The driving experience was typical Mercedes — rock solid and predictable.
The V6 had enough power to make the GLK fun to drive. Acceleration won’t break any records but its seven-speed automatic’s quick shifts made the most of the available power.
The shifter only has PRND positions, but it does have two shift settings, Sport and Economy. Sport quickens response time when accelerating and holds gears longer. Paddle shifters on the steering column allow control over shift points, but downshifts reacted somewhat slowly.
Economy mode essentially short shifts gears, making its way to the top gear as quick as possible while keeping RPMs low for improved fuel economy. I found this setting adequate for typical highway cruising, but switched to Sport when overtaking slower cars or climbing grades.
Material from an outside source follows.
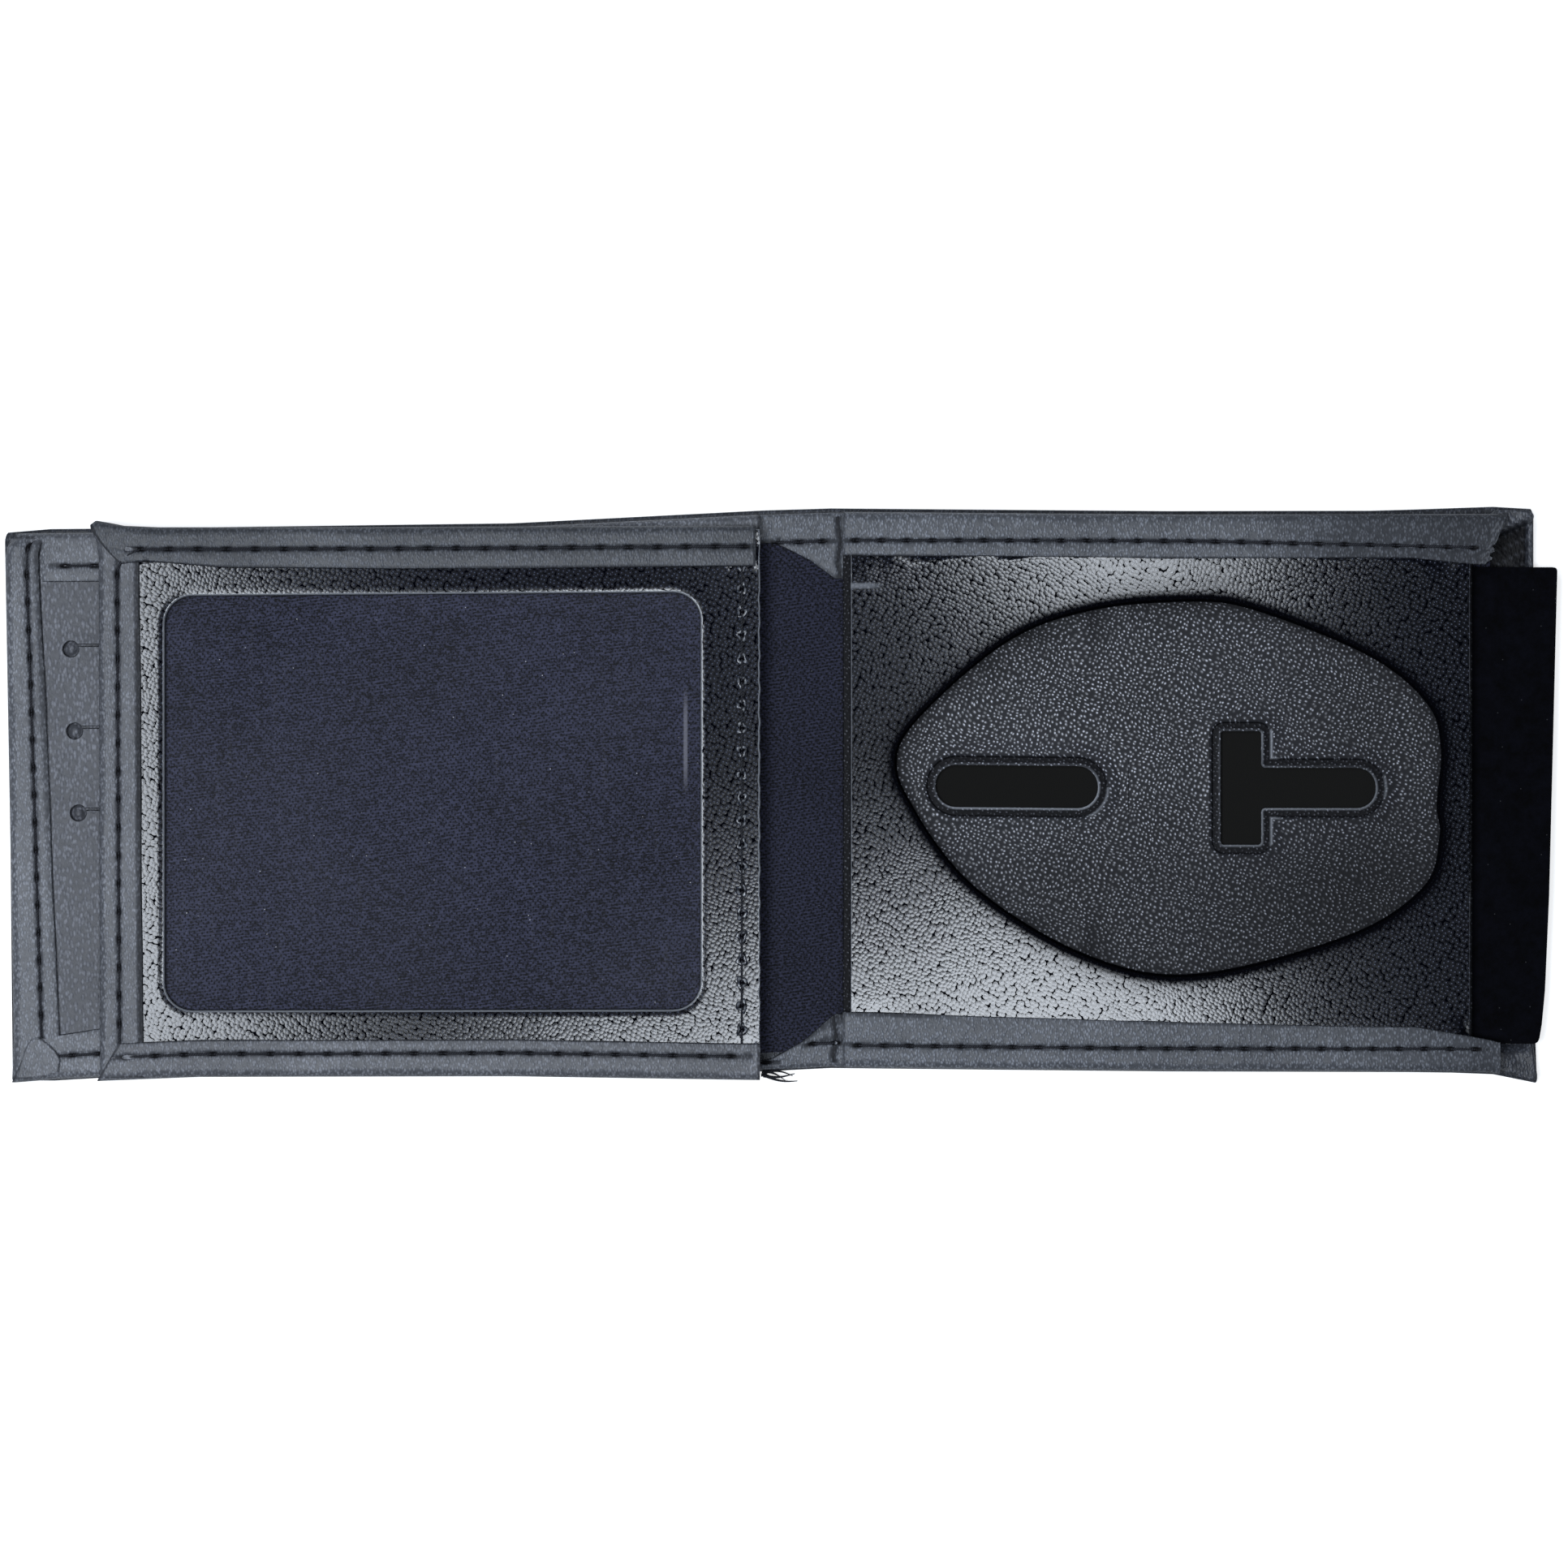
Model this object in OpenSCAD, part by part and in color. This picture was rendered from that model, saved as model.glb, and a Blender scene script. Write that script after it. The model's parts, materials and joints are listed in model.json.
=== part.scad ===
// ID badge wallet, lying open: a bifold cover with a flip-out ID window leaf on the left,
// a cut-out badge panel on the right and a velour-faced pin guard in the badge pocket.
// Millimetres. +X runs from the ID half to the badge half, +Y to the top edge, +Z up from the cover.

/* [Cover] */
// Height of the outer cover
cover_h = 82.6; // [76:0.2:92]
// Width of the ID half, outer edge to its crease
left_w = 111.2; // [108:0.2:116]
// Width of the spine between the two creases
spine_w = 10.7; // [10:0.1:14]
// Width of the badge half, crease to outer edge
right_w = 102.5; // [100.5:0.5:112]
// Thickness of the cover leather
cover_t = 1.0; // [0.8:0.05:1.1]
// Corner radius of the cover
cover_r = 1.6; // [0.8:0.1:3]
// Gap left between leather and crease line
crease_gap = 0.4; // [0.3:0.05:0.5]

/* [Turned bands] */
// Thickness of the turned leather bands
band_t = 0.5; // [0.4:0.05:0.6]
// Outer radius of a turned fold
fold_r = 0.75; // [0.65:0.05:0.85]
// Width of the hidden rear leg of a band
rear_leg_w = 3.6; // [2.5:0.1:4.2]
// Width of the left band at the top
left_band_top_w = 4.7; // [4:0.1:6]
// Width of the left band at the bottom
left_band_low_w = 6.8; // [5:0.1:7.5]
// Width of the top band on the ID half
top_band_w = 6.9; // [5:0.1:8]
// Width of the bottom band on the ID half
low_band_w = 7.2; // [5:0.1:8]
// Width of the badge half's top band at the spine
badge_top_near_w = 6.4; // [5:0.1:8]
// Width of the badge half's top band at the outer end
badge_top_far_w = 7.2; // [5:0.1:8]
// Width of the badge half's bottom band at the spine
badge_low_near_w = 8.1; // [6:0.1:9]
// Width of the badge half's bottom band at the outer end
badge_low_far_w = 6.1; // [5:0.1:8]
// Reach of the bands on the badge half from the crease
badge_band_reach = 96.4; // [95:0.1:98]
// Step from the cover's top edge down to the front bands, which shows the bill pocket's mouth
mouth_step = 0.7; // [0.4:0.1:1.5]
// Step from the cover's other edges to the bands
edge_step = 0.3; // [0.1:0.05:0.5]

/* [Linings] */
// Thickness of the twill lining
lining_t = 0.3; // [0.2:0.05:0.35]
// Gap of the bill pocket between cover and lining
bill_gap = 0.15; // [0.1:0.05:0.2]

/* [Card slots] */
// Thickness of the card slot panel
panel_t = 0.8; // [0.6:0.05:0.9]
// Number of card slots
slot_count = 3; // [2:1:3]
// Distance between the card slots
slot_pitch = 12.1; // [10:0.1:13]
// Height of the first slot above the middle of the cover
slot_first_y = 21.1; // [16:0.1:24]
// Length of each slot between its relief holes
slot_length = 90; // [88:0.5:92]
// Width of each cut
slot_cut = 0.5; // [0.3:0.05:0.8]
// Diameter of the relief holes at the slots' ends
relief_d = 2.3; // [1.5:0.1:3]
// Distance from the cover's left edge to the first relief hole
relief_x = 8.7; // [8.4:0.1:10]
// Shift of each next slot to the right
slot_drift = 0.55; // [0:0.05:0.8]
// Thickness of each card pocket ply
ply_t = 0.2; // [0.15:0.05:0.25]

/* [ID leaf] */
// Width of the flip-out ID leaf
leaf_w = 97.4; // [95:0.2:99]
// How much less high the ID leaf is than the cover
leaf_short = 1.1; // [0:0.1:6]
// How far the leaf's middle lies below the cover's
leaf_drop = 1.2; // [0:0.1:1.5]
// Width of the leaf's left band
leaf_left_w = 5.7; // [4.5:0.1:7]
// Width of the leaf's top band
leaf_top_w = 5.6; // [4.5:0.1:7]
// Width of the leaf's bottom band
leaf_low_w = 5.2; // [4.5:0.1:7]
// Thickness of the leaf's bands
leaf_band_t = 0.4; // [0.3:0.05:0.5]
// Thickness of the window frame leather
frame_t = 0.8; // [0.6:0.05:0.9]
// Width of the window opening
window_w = 78.7; // [70:0.1:80]
// Height of the window opening
window_h = 61.1; // [52:0.1:62]
// Distance from the leaf's left edge to the window
window_left = 9.9; // [8.5:0.1:10.5]
// Distance from the leaf's top edge to the window
window_top = 10; // [9:0.1:11]
// Corner radius of the window
window_r = 4; // [2:0.1:8]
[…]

The four-wheel independent suspension borrowed from the C-Class — McPherson struts in front and a multi-link arrangement in the rear — is well suited for the GLK. Around town even large potholes and railroad tracks are dulled by the smooth ride.
It’s the highway, however, where this compact SUV comes into its own, devouring the miles in comfort, belying its small size. It handles tight corners with little body lean or plowing. However, the electric assisted power steering, while offering a decent amount of feedback, was a little slow to respond. Brakes on the other hand acted promptly with a firm pedal feel and short travel.
While the GLK’s 4Matic all-wheel drive set up is not intended for off-highway driving, we did make a foray on a little-used logging road. Rain on the previous day had left the rutted, narrow roadway quite muddy plus, there were more potholes than I remembered. The GLK soldiered in and out with little difficulty, the 4Matic apportioning torque between the axles as needed.
The Mercedes GLK 350 is not the roomiest compact luxury sport utility vehicle. It’s also not the cheapest — it will take a fair amount of disposable income to put one in your garage. It is nonetheless solid, capable and impeccably constructed, qualities that discerning luxury buyers expect from a vehicle with the three-pointed star on the grille.